Speaking of being hard to please; this season continued to confirm my biggest beef with this series; a lead actress who refuses to give her part her all. With Charlotte (Kirsten Davis) daringly performing her first-ever (brief) nude scene last season, Sarah  Jessica Parker is now the only actress on the show with the myopic, diva-caliber attitude that she can be in a sex-oriented, racy, R-rated cable series, yet still offer a mere network-TV sitcom performance. The premiere alone had at least four moments which would have been much funnier, if performed by an actress willing to go that extra mile...yet Sarah's "no nudity clause" consistently reduces all potential "cable TV" moments down to network-TV banality. Example: Charlotte walks into Carrie's apartment while she's in the shower. Why is Carrie screaming in embarrassment, when she has the surprising ability to grab a dry towel to cover herself, in all of one split second, while still inside the shower? Consistently, I'm amazed at how Sarah insists on portraying Carrie as being rather "shy." Isn't this character supposed to write her own sex column every week?

As always, the under-appreciated supporting cast saved the season from G-rated monotony.
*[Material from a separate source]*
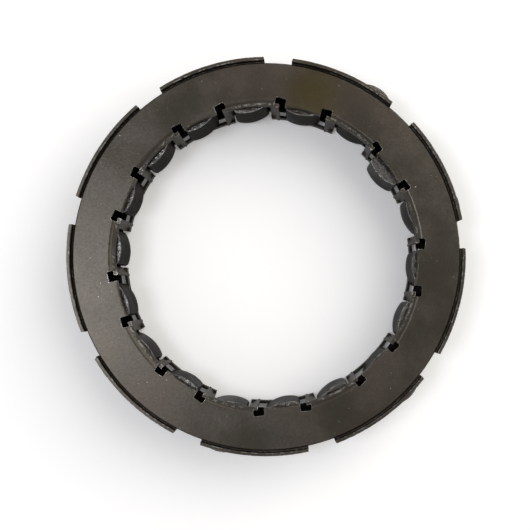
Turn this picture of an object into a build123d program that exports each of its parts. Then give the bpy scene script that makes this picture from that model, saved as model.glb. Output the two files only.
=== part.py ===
from build123d import *
import os
from math import asin, cos, degrees, hypot, radians, sin, sqrt

# Double-cage sprag clutch, as used between a starter gear's hub and its housing.
# Eighteen cam-shaped sprags stand in the windows of two thin steel cages, and a
# corrugated ribbon spring threads their waists. Sizes are in millimetres.
# +Z runs along the clutch axis, and the origin is its middle, level with the floor.

# ---------------------------------------------------------------- races and pieces
inner_race_diameter = 47.0   # hub that turns inside the clutch
sprag_space = 8.33           # radial gap between hub and housing bore
sprag_count = 18             # an even number: plain and tongued windows take turns
first_sprag_angle = 16.0     # degrees from +X to the first sprag, in a plain window
sheet = 0.5                  # steel sheet of both cages

# Sprag: a cam at each end and a waist between them
sprag_length = 9.6           # along the clutch axis
head_width = 5.7
waist_width = 3.8
waist_height = 4.2           # radial height of the hollow in each flank
outer_cam_radius = 4.6
inner_cam_radius = 6.2
cam_offset = 0.75            # sideways step between the two cams' centres: it sets the grip angle
inner_corner_radius = 0.7
outer_corner_radius = 0.5
sprag_end_chamfer = 0.15
spring_rise = 0.10           # how far a free sprag stands proud of the hub's surface
bore_slack = 0.03            # between a free sprag and the housing bore

# How far each loose sprag has slid outward (+) or inward (-) from its working place
sprag_slide = {1: 0.40, 2: -1.10, 3: 0.85, 11: 0.40, 13: 0.45, 16: 0.45}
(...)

This of course includes the resident vamp of the show, Samantha (Kim Cattrall), whose unabashed self-confidence, during an amateur nude modeling session, humorously left even the photographer flustered. Later plots, where Samantha dabbles in a lesbian relationship, might have had a few weaknesses in plotline, yet still were well performed. Charlotte (Davis) continues to be the believable, shy friend in the bunch. As for Miranda, her pregnancy can prove to provide intriguing plots next season, though for now it was at least funny --even if unintentionally-- to see an "overweight" Miranda take to the gym treadmills after hearing Carrie was accepted as a runway model. If anything, Miranda could stand eating a cheeseburger once in a while.

The big ballyhoo --if you can call it that-- is that 6 episodes have been held over, to air early January, 2002. Why the oddball publicity stunt...? Well, let's just say I'm not surprised. After all, any series has reached it's highest peak, at around the time it reduces itself to incongruous guest appearances. The premiere alone was filled with typical why'd-they-agree-to-this? cameos, including Ed Koch, Heidi Klum, and Margaret Cho (who should lend the emaciated cast half of the meals she's been eating lately). A good series never needs to rely on cheap, one-second cameos. It's too bad Sex and the City is no longer such a series.

 Final Rating : Small Crater. Given that I rated last season a marginal thumbs-down, a marginal thumbs-up is a small step in the right direction.